The difference between this case and Eustaquio is that Jones consented to be searched by Investigator Lutter. By contrast, the defendant in Eustaquio never consented to a search of her person. Id. at 10.70; see also Favela, 247 F.3d 838, 839 (distinguishing Eustaquio by noting that the defendant in Favela consented to a search of her person); United States v. Mendoza-Cepeda, 250 F.3d 626, 628-29 (8th Cir.2001) (distinguishing Eustaquio by noting that the defendant in Mendoza-Cepeda consented to a search of his person). Thus, the Eustaquio court refused to consider what Investigator Lutter felt when he touched the bulge in analyzing whether Lutter had reasonable suspicion to touch the defendant’s mid-section. 198 F.3d at 1071. In this case, however, Jones gave Investigator Lutter consent to search his person; therefore, we must examine Investigator Lutter’s belief that the object he felt through Jones’s clothing was drugs in evaluating whether Investigator Lutter had probable cause to arrest the defendant after touching the bulge.

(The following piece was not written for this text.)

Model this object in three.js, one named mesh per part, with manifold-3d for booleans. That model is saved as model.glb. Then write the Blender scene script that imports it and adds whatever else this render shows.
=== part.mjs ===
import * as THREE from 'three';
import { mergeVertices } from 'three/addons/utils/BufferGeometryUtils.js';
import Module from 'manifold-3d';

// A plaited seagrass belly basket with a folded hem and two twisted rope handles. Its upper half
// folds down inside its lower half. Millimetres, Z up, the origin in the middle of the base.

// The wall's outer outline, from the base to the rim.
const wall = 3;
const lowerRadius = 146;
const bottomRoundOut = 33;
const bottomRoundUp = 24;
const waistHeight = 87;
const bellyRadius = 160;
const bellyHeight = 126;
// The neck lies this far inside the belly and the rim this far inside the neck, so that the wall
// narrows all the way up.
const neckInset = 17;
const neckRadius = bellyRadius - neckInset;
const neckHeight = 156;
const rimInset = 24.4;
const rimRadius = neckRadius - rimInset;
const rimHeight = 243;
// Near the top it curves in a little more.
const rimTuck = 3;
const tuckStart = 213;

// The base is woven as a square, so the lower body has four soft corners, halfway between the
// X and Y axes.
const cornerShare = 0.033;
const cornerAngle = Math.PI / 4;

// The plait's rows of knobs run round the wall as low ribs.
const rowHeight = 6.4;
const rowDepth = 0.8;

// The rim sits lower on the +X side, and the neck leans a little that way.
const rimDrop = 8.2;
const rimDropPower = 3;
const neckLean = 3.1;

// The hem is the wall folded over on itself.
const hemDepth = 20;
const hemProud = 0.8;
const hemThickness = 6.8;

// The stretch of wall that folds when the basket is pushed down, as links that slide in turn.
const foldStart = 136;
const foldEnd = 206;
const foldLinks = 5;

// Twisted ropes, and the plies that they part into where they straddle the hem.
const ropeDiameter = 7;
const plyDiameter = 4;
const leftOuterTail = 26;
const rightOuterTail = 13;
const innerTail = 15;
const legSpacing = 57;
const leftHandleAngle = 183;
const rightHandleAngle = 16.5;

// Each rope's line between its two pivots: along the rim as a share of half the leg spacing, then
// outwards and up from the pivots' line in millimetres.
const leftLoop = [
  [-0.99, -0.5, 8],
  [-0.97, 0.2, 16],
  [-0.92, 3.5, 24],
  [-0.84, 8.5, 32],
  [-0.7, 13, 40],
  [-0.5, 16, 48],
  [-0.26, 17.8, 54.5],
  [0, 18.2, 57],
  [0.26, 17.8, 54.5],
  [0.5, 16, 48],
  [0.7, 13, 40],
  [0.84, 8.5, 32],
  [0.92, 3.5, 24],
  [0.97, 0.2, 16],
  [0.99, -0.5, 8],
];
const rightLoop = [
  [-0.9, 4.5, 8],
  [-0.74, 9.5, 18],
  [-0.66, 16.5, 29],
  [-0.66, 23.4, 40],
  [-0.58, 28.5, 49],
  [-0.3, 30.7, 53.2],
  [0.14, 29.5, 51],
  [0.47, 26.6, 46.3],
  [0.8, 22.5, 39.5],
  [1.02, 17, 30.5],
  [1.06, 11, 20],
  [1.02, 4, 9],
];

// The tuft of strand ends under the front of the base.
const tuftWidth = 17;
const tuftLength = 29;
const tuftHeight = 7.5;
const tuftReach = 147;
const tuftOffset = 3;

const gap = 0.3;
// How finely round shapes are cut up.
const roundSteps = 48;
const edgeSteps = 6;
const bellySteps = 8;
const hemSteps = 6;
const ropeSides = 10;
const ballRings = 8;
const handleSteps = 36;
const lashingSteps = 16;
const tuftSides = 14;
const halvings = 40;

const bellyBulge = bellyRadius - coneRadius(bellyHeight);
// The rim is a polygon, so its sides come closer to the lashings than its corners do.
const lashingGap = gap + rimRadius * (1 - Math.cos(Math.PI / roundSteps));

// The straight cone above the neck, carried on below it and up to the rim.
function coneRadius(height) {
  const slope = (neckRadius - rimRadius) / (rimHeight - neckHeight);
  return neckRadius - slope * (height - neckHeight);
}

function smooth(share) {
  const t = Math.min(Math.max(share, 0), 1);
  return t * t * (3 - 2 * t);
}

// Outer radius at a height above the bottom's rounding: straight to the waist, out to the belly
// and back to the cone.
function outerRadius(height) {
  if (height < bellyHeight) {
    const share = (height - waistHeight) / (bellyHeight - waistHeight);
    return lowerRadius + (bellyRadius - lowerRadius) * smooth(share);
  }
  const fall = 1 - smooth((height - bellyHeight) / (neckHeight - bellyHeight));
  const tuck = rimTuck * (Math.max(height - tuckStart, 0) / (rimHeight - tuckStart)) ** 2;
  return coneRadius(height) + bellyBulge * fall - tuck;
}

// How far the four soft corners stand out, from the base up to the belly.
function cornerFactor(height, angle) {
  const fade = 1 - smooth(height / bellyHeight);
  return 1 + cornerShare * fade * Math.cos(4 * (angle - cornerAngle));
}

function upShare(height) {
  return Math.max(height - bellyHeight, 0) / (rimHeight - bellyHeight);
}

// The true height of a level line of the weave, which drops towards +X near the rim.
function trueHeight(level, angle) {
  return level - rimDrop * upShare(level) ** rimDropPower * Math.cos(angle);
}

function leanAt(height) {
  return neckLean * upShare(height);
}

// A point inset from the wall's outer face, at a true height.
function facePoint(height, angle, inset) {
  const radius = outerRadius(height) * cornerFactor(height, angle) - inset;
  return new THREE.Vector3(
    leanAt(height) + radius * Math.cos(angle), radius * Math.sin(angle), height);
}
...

Finally, even if I were to conclude that Investigator Lutter did not have probable cause to arrest the defendant, I would not exclude the drugs discovered on the defendant’s body. The defendant consented to a search of his person, providing Investigator Lutter with the consent needed to pull up the defendant’s shirt and see the drugs taped to his body without resorting to a purportedly illegal arrest. . I concede that this case does not fit neatly within any of the currently recognized exceptions to the exclusionary rule. However, I see no purpose in excluding the fruit of an invalid arrest where, as here, the officer has the consent necessary to discover the evidence before effecting the arrest but mistakenly arrests the defendant in the good faith belief that he has probable cause to do so. Accordingly, I respectfully dissent from the reversal of the defendant’s conviction.

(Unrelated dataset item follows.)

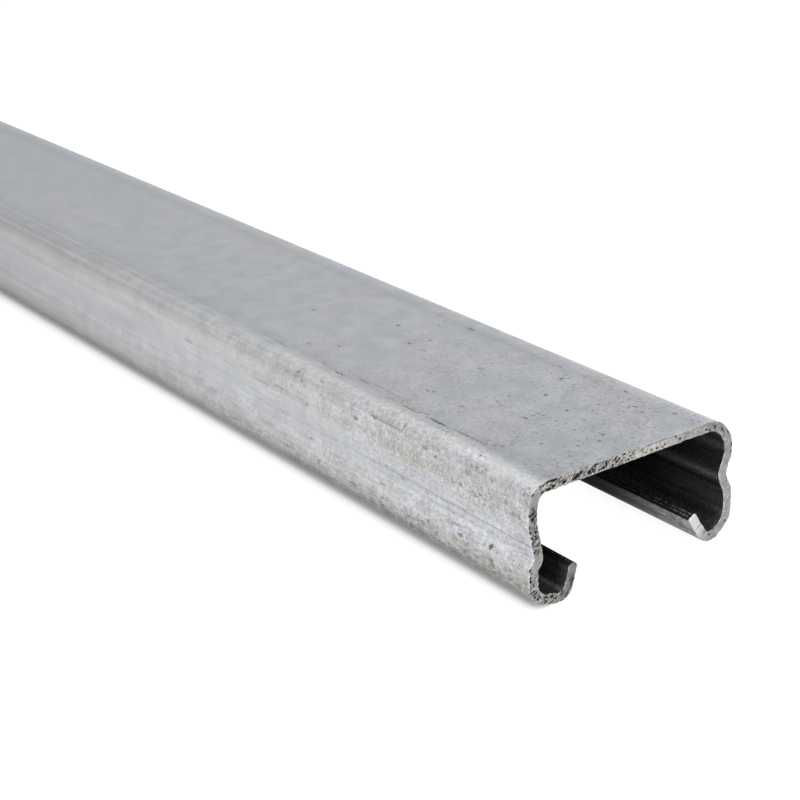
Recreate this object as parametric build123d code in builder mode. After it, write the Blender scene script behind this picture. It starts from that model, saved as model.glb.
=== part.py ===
"""Strut channel: one length of solid-web, waisted channel, cold rolled from galvanised strip.

The web is on top and the two legs stand on the floor. Each leg bulges below the web, is pinched in at
a waist, steps out again over a shoulder, and returns under the channel as a foot that ends in a lip.
The slot between the two lips runs the whole length. Both ends are square saw cuts.

Frame, in millimetres: +Y runs along the length, +Z is up and +X is the right-hand leg. The origin is
on the floor, below the middle of the length.
"""

import os

from build123d import *

# ---- driving dimensions ----
width = 38.1  # over the two legs, 1-1/2 in
height = 19.05  # floor to the top of the web, 3/4 in
length = 609.6  # sawn length, 24 in
sheet = 1.5  # strip thickness, 16 gauge

# Each leg is drawn as the middle line of its sheet. An inset is measured in from the leg's outermost
# line, a drop down from the web and a height up from the floor. Together they place the corners, and
# the radii, taken on the inside of each bend, round them off.
left_corner_inset = 0.75
left_bulge_top_drop = 2.85
left_bulge_foot_drop = 5.1
left_waist_inset = 1.1
left_waist_height = 7.5
left_shoulder_height = 6.5
left_heel_height = 1.85
left_sole_start_inset = 4.15
left_sole_end_inset = 5.75
left_lip_inset = 7.2
left_lip_height = 5.25
left_corner_radius = 1.45
left_bulge_radius = 7.8
left_waist_radius = 0.95
left_shoulder_radius = 0.25
left_heel_radius = 1.9
left_sole_radius = 0.85

# The right leg is rolled a little differently: its waist sits higher and its foot is a narrower vee.
right_corner_inset = 2.0
right_bulge_top_drop = 3.15
right_bulge_foot_drop = 5.35
right_waist_inset = 1.45
right_waist_height = 9.85
right_shoulder_height = 7.3
right_heel_height = 2.75
right_sole_start_inset = 2.65
right_sole_end_inset = 4.45
right_lip_inset = 7.1
right_lip_height = 5.0
right_corner_radius = 3.25
right_bulge_radius = 3.2
right_waist_radius = 2.4
right_shoulder_radius = 3.0
right_heel_radius = 2.5
right_sole_radius = 1.1

# ---- derived ----
side = (width - sheet) / 2  # middle of the sheet at a leg's outermost line
web_line = height - sheet / 2
sole_line = sheet / 2

# ---- bends of each leg, from the web down to the foot: inset, height, inside radius ----
left_bends = (
    (left_corner_inset, web_line, left_corner_radius),
    (0, web_line - left_bulge_top_drop, left_bulge_radius),
    (0, web_line - left_bulge_foot_drop, left_bulge_radius),
    (left_waist_inset, left_waist_height, left_waist_radius),
    (0, left_shoulder_height, left_shoulder_radius),
    (0, left_heel_height, left_heel_radius),
    (left_sole_start_inset, sole_line, left_sole_radius),
    (left_sole_end_inset, sole_line, left_sole_radius),
)
right_bends = (
    (right_corner_inset, web_line, right_corner_radius),
    (0, web_line - right_bulge_top_drop, right_bulge_radius),
    (0, web_line - right_bulge_foot_drop, right_bulge_radius),
    (right_waist_inset, right_waist_height, right_waist_radius),
    (0, right_shoulder_height, right_shoulder_radius),
    (0, right_heel_height, right_heel_radius),
    (right_sole_start_inset, sole_line, right_sole_radius),
    (right_sole_end_inset, sole_line, right_sole_radius),
)


def leg_corners(hand, bends, lip_inset, lip_height):
    """Corners of one leg's middle line, from the web to the end of the lip; hand is -1 for the left."""
    places = [(inset, up) for inset, up, radius in bends] + [(lip_inset, lip_height)]
    return [Vector(hand * (side - inset), up) for inset, up in places]


def sheet_face(corners, inside_radii, shift):
    """Corners and bend radii of the face that lies to the left of the sheet's middle line by a shift."""
    runs = [(end - start).normalized() for start, end in zip(corners, corners[1:])]
    normals = [Vector(-run.Y, run.X) for run in runs]
    face = [corners[0] + normals[0] * shift]
    radii = []
    for corner, inside, run, next_run, normal, next_normal in zip(
        corners[1:], inside_radii, runs, runs[1:], normals, normals[1:]
    ):
        mitre = (normal + next_normal).normalized()
        face.append(corner + mitre * (shift / mitre.dot(normal)))
        turns_left = run.cross(next_run).Z > 0
        radii.append(inside + sheet / 2 + (-shift if turns_left else shift))
    face.append(corners[-1] + normals[-1] * shift)
    return face, radii


# ---- the sheet's middle line, from the left lip over the web to the right lip, and its two faces ----
left_corners = leg_corners(-1, left_bends, left_lip_inset, left_lip_height)
right_corners = leg_corners(1, right_bends, right_lip_inset, right_lip_height)
middle = [*reversed(left_corners), *right_corners]
inside_radii = [radius for inset, up, radius in (*reversed(left_bends), *right_bends)]
outer_corners, outer_radii = sheet_face(middle, inside_radii, sheet / 2)
inner_corners, inner_radii = sheet_face(middle, inside_radii, -sheet / 2)

# ---- channel: the section is drawn at the +Y end, x and y being the channel's +X and +Z ----
with BuildPart() as strut_channel:
    with BuildSketch(Plane.XZ.offset(-length / 2)):
        with BuildLine():
            outer = FilletPolyline(*outer_corners, radius=outer_radii)
            inner = FilletPolyline(*inner_corners, radius=inner_radii)
            Line(outer @ 0, inner @ 0)
            Line(outer @ 1, inner @ 1)
        make_face()
    extrude(amount=length)
strut_channel.part.label = "strut_channel"

os.makedirs("parts", exist_ok=True)
export_step(strut_channel.part, "parts/strut_channel.step")
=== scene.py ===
"""Strut channel: one length of galvanised, waisted, solid-web channel with two square sawn ends.

Frame, in metres: +Y runs along the length, +Z is up and +X is the right-hand leg. The near sawn end
is the one at the lowest y. The channel stands on its two feet, with the slot against the floor.
"""
import contextlib
import functools
import math

import bpy
from mathutils import Matrix, Vector
from mathutils.kdtree import KDTree


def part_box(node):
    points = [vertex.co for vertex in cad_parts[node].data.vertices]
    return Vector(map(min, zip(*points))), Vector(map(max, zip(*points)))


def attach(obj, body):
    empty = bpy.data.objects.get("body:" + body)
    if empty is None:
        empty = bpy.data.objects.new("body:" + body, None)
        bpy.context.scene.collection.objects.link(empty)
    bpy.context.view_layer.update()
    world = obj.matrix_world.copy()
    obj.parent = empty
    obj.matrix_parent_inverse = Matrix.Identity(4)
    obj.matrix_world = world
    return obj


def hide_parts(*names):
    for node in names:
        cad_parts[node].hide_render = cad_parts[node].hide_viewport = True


bl_info = {
    "name": "Strut channel",
    "version": (1, 0, 0),
    "blender": (4, 5, 0),
    "location": "3D View > Sidebar > Strut channel",
    "description": "Rolls one length of galvanised strut channel and sets up its stage",
    "category": "Add Mesh",
}

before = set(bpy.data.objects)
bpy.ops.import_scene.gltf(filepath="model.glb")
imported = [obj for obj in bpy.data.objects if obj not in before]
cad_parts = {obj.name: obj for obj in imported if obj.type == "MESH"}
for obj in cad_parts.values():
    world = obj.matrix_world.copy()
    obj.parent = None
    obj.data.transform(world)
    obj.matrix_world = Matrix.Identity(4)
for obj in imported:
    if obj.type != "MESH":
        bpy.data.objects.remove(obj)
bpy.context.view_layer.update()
LOW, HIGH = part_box("strut_channel")

MM = 0.001
BENDS = ("corner", "bulge_top", "bulge_foot", "waist", "shoulder", "heel", "sole_start", "sole_end")
OUTSIDE, INSIDE, SAWN, SLIT = range(4)  # the channel's material slots
NEARLY = 1e-6  # how close two places count as one, in metres
MERGE = 0.01 * MM  # how close two vertices are merged into one
SLACK = 0.05  # share that a size may be over or under in a test


# ---------------------------------------------------------------- sizes and colours

def length(name, description, size, least=0.0):
    """A length that a user may change, given in millimetres."""
    return bpy.props.FloatProperty(
        name=name, description=description, default=size * MM, min=least * MM, precision=5,
        unit="LENGTH", subtype="DISTANCE")


def angle(name, description, degrees):
    return bpy.props.FloatProperty(
        name=name, description=description, default=math.radians(degrees), subtype="ANGLE",
        unit="ROTATION")


def power(name, description, watts):
    return bpy.props.FloatProperty(name=name, description=description, default=watts, unit="POWER")


def bend(name, inset, up, radius):
    """A bend of the sheet's middle line: inset from the leg's outermost line, height and radius."""
    return bpy.props.FloatVectorProperty(
        name=name, description="Inset from the side, height above the floor and inside radius",
        default=(inset * MM, up * MM, radius * MM), size=3, precision=5, unit="LENGTH")


def lip(inset, up):
    """Where the sheet's middle line ends."""
    return bpy.props.FloatVectorProperty(
        name="Lip", description="Inset from the side and height above the floor of the lip's edge",
        default=(inset * MM, up * MM), size=2, precision=5, unit="LENGTH")


def colour(name, description, value):
    return bpy.props.FloatVectorProperty(
        name=name, description=description, default=value, size=3, min=0.0, max=1.0, subtype="COLOR")


class LeftLegSizes(bpy.types.PropertyGroup):
    """Bends of the left leg, from the web down to the foot."""
    corner: bend("Corner", 0.75, 18.3, 1.45)
    bulge_top: bend("Bulge top", 0.0, 15.45, 7.8)
    bulge_foot: bend("Bulge foot", 0.0, 13.2, 7.8)
    waist: bend("Waist", 1.1, 7.5, 0.95)
    shoulder: bend("Shoulder", 0.0, 6.5, 0.25)
    heel: bend("Heel", 0.0, 1.85, 1.9)
    sole_start: bend("Sole start", 4.15, 0.75, 0.85)
    sole_end: bend("Sole end", 5.75, 0.75, 0.85)
    lip: lip(7.2, 5.25)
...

. Jones's appellate briefs focus on whether he voluntarily consented to the search, and fail to address whether Investigator Lutter had probable cause to perform the search after touching the bulge in Jones’s mid-section. A party’s failure to raise an issue in his opening appellate brief constitutes a waiver of that issue. United States v. Hook, 195 F.3d 299, 310 (7th Cir.1999); United States v. Cammisano, 917 F.2d 1057, 1061 n. 1 (8th Cir.1990). I thus have some doubt whether Jones even properly raised the argument that Investigator Lutter lacked probable cause to arrest.
. Although none of these individual factors amount to probable cause or even reasonable suspicion, I doubt the majority’s assertion that the combined factors do not amount to reasonable suspicion.

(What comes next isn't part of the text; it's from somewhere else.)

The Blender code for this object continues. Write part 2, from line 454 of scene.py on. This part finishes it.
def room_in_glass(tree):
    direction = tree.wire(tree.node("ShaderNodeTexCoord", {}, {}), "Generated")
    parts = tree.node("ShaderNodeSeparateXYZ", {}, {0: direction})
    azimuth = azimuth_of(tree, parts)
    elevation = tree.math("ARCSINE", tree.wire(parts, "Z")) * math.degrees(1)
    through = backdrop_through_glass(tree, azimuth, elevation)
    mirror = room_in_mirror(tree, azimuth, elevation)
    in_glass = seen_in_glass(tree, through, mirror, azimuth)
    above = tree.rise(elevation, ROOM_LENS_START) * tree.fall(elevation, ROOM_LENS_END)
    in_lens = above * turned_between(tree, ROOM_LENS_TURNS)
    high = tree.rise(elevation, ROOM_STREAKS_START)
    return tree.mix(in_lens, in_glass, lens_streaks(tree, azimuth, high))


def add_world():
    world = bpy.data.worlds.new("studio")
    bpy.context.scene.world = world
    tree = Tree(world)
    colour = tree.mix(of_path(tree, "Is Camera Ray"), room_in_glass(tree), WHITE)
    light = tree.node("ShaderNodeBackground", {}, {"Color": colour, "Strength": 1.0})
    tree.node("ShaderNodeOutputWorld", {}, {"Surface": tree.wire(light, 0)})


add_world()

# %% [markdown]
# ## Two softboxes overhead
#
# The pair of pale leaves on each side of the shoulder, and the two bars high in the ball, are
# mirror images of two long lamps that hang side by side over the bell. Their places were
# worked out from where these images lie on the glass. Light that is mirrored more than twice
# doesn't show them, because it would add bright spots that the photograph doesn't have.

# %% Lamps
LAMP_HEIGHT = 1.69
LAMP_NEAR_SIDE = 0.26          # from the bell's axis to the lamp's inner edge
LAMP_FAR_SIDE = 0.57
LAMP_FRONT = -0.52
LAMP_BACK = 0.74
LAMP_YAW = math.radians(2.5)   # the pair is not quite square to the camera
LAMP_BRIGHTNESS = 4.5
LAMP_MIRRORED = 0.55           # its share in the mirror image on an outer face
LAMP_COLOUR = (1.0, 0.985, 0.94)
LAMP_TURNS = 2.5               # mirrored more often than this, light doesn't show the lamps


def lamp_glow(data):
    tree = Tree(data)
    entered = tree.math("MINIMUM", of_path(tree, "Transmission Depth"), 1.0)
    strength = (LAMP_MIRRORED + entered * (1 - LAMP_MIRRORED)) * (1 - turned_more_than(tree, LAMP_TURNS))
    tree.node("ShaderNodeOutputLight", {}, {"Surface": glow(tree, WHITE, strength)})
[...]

. The majority finds relevant Investigator Lut-ter’s statement that "when he saw the bulge, it could have been a bandage.” But Investigator Lutter's concession that, . before he touched the bulge, the possibility existed that the bulge might not contain illegal drugs is largely irrelevant. What is relevant is Investigator Lutter’s belief after touching the bulge that Jones was carrying illegal narcotics. Regardless, the police are not required to possess metaphysical certainty that the suspect at issue is carrying illegal contraband. We *701merely require police officers to have "reasonably trustworthy information sufficient to warrant a belief by a prudent person that an offense has been or is being committed by the person to be arrested.” Hartje, at 775.